▶ [Rows from a dataset]
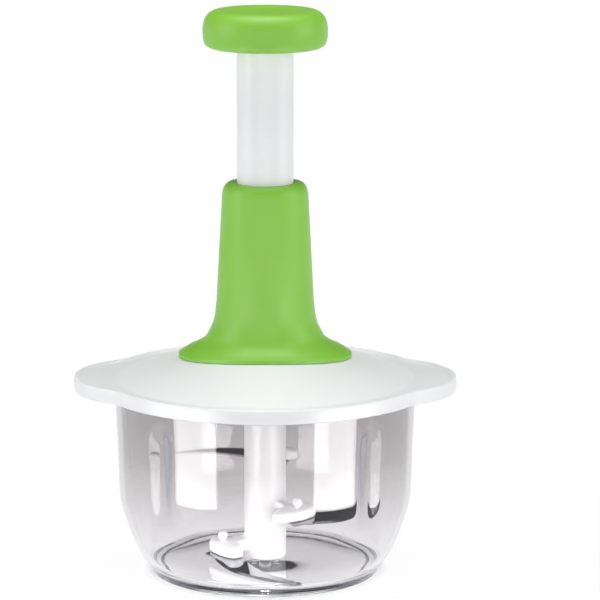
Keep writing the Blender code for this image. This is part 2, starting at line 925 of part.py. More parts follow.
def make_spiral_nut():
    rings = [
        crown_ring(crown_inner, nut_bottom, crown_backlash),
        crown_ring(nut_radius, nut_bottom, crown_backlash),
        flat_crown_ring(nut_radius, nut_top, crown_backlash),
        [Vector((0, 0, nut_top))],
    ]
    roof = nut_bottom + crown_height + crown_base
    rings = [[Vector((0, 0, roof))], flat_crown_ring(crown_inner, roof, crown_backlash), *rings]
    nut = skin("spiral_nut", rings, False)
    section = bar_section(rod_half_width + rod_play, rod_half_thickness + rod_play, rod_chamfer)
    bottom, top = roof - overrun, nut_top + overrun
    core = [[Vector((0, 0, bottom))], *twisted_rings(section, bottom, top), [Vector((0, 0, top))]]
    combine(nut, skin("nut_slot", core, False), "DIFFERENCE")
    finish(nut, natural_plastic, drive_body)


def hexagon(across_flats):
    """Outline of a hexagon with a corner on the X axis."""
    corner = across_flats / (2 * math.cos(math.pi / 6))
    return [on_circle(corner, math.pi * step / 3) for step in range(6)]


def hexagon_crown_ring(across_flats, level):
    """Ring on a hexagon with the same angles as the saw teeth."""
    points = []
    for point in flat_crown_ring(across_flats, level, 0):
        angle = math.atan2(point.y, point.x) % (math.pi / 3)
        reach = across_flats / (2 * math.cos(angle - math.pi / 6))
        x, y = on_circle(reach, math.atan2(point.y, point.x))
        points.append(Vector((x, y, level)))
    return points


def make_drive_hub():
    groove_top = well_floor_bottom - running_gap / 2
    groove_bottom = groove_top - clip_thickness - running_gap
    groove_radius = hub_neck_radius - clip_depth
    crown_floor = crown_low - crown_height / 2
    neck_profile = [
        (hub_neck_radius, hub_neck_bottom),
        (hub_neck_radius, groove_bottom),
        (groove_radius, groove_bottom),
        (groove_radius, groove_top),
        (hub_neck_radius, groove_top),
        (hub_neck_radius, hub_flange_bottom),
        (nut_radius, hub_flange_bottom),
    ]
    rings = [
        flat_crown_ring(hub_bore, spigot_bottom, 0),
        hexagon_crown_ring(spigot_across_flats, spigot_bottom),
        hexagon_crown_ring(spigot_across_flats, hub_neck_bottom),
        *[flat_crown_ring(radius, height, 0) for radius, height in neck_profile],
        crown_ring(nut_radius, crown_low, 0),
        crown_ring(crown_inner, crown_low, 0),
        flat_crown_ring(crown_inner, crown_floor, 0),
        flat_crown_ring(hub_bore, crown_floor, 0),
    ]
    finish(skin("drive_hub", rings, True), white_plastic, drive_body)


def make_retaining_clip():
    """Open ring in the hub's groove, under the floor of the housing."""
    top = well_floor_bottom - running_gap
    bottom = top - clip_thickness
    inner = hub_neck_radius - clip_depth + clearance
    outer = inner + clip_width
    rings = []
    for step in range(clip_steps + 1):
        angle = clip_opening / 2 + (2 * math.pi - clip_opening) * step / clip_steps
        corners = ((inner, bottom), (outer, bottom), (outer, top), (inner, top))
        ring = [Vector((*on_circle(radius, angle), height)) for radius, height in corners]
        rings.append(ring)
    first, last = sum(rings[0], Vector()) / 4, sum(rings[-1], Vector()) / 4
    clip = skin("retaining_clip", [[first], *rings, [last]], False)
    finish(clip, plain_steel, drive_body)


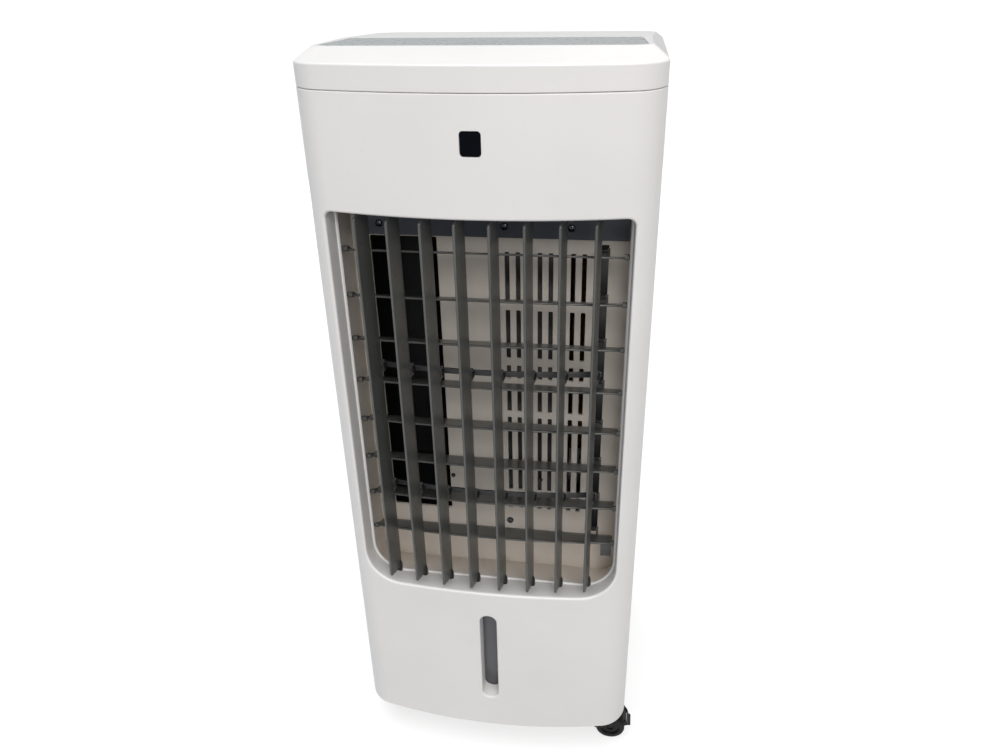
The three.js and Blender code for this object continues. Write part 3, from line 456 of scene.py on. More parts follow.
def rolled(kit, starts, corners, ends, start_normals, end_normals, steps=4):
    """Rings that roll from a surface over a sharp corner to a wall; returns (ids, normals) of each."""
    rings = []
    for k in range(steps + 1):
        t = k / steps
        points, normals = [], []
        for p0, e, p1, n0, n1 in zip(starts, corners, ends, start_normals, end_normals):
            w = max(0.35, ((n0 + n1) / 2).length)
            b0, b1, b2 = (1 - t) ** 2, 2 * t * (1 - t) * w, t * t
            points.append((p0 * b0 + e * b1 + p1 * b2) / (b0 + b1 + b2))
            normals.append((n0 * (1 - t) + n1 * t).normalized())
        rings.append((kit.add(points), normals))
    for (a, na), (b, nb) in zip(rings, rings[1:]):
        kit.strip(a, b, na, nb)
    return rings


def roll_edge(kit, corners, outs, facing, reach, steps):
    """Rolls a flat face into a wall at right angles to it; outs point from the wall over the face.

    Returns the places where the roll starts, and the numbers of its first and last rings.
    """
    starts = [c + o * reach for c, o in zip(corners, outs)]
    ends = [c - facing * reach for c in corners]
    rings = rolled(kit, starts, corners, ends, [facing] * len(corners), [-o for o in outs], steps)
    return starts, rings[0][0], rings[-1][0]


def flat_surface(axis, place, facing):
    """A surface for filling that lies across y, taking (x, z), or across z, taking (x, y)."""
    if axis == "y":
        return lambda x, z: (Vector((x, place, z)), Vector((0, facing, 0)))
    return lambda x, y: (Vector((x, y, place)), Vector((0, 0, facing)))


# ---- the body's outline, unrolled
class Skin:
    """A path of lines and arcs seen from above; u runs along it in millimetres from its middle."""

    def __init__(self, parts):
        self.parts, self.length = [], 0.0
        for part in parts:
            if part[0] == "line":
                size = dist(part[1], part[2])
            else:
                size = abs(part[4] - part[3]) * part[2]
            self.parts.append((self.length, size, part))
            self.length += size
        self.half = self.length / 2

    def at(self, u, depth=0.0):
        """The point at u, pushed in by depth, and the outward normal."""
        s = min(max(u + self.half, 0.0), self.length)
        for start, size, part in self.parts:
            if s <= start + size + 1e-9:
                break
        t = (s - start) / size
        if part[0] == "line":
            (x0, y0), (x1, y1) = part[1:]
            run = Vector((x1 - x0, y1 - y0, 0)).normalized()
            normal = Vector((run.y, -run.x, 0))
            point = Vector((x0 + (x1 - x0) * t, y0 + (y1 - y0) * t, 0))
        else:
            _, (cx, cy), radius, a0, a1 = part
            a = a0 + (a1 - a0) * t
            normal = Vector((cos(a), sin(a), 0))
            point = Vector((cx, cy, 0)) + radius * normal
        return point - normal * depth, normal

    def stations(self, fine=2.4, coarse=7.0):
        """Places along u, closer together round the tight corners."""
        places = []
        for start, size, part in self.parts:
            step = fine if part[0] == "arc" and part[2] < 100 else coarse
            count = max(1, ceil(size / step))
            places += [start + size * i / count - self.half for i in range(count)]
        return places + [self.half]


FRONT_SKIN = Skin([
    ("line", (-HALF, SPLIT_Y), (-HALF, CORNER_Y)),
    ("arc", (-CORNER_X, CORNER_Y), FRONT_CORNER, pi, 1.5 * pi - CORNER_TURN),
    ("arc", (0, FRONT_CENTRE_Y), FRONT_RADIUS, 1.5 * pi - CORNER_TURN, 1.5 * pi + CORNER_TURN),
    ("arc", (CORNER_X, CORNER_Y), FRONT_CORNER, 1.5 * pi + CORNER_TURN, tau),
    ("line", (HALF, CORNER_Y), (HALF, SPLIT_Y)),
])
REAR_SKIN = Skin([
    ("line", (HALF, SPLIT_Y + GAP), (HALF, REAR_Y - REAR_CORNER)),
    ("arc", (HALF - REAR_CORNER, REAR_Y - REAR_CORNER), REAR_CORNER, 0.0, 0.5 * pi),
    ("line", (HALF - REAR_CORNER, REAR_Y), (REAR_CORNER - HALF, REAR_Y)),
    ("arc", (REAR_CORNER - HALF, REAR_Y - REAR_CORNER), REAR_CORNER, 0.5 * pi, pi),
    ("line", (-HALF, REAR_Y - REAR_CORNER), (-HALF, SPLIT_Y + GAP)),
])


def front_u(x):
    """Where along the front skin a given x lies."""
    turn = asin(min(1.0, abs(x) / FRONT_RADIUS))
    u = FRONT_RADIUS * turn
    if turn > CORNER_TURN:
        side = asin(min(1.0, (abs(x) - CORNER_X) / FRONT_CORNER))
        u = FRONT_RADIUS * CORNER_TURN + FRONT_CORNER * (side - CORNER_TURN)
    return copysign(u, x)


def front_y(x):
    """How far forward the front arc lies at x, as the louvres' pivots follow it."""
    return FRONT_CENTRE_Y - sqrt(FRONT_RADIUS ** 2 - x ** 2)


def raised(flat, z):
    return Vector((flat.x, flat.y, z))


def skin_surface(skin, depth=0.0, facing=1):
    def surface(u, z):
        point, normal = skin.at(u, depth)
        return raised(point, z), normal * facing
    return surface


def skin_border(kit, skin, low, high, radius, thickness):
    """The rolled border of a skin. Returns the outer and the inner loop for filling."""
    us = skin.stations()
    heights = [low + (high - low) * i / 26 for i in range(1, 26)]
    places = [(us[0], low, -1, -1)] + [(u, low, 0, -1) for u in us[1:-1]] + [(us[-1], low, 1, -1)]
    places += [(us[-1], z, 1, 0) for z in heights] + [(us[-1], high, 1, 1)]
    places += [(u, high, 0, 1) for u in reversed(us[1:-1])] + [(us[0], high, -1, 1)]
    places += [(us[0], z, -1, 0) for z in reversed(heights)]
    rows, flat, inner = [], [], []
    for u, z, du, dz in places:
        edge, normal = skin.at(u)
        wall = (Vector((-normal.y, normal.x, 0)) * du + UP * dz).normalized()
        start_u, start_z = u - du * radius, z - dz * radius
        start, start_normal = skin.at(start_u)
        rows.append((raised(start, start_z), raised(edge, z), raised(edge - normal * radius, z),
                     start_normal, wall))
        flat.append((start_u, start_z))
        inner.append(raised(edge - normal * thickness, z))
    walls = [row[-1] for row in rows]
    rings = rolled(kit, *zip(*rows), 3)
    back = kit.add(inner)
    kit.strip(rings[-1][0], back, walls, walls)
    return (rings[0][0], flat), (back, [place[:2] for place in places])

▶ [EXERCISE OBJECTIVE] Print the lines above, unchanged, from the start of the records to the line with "return [on_circle(corner, math.pi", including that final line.

▶ [ANSWER TO THIS TASK]
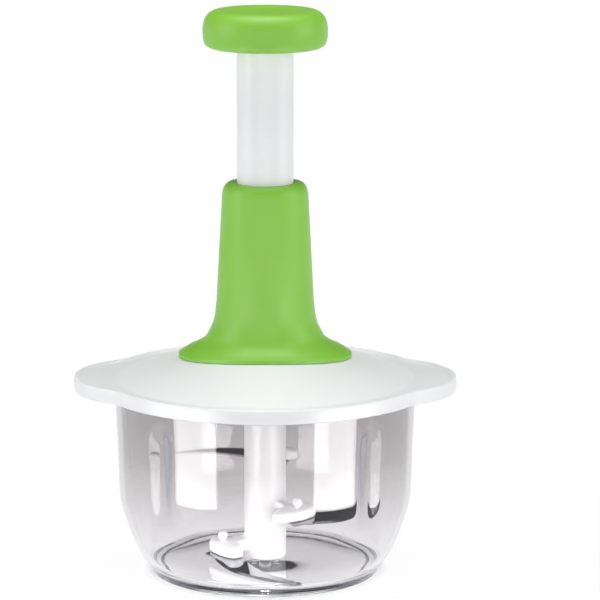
Keep writing the Blender code for this image. This is part 2, starting at line 925 of part.py. More parts follow.
def make_spiral_nut():
    rings = [
        crown_ring(crown_inner, nut_bottom, crown_backlash),
        crown_ring(nut_radius, nut_bottom, crown_backlash),
        flat_crown_ring(nut_radius, nut_top, crown_backlash),
        [Vector((0, 0, nut_top))],
    ]
    roof = nut_bottom + crown_height + crown_base
    rings = [[Vector((0, 0, roof))], flat_crown_ring(crown_inner, roof, crown_backlash), *rings]
    nut = skin("spiral_nut", rings, False)
    section = bar_section(rod_half_width + rod_play, rod_half_thickness + rod_play, rod_chamfer)
    bottom, top = roof - overrun, nut_top + overrun
    core = [[Vector((0, 0, bottom))], *twisted_rings(section, bottom, top), [Vector((0, 0, top))]]
    combine(nut, skin("nut_slot", core, False), "DIFFERENCE")
    finish(nut, natural_plastic, drive_body)


def hexagon(across_flats):
    """Outline of a hexagon with a corner on the X axis."""
    corner = across_flats / (2 * math.cos(math.pi / 6))
    return [on_circle(corner, math.pi * step / 3) for step in range(6)]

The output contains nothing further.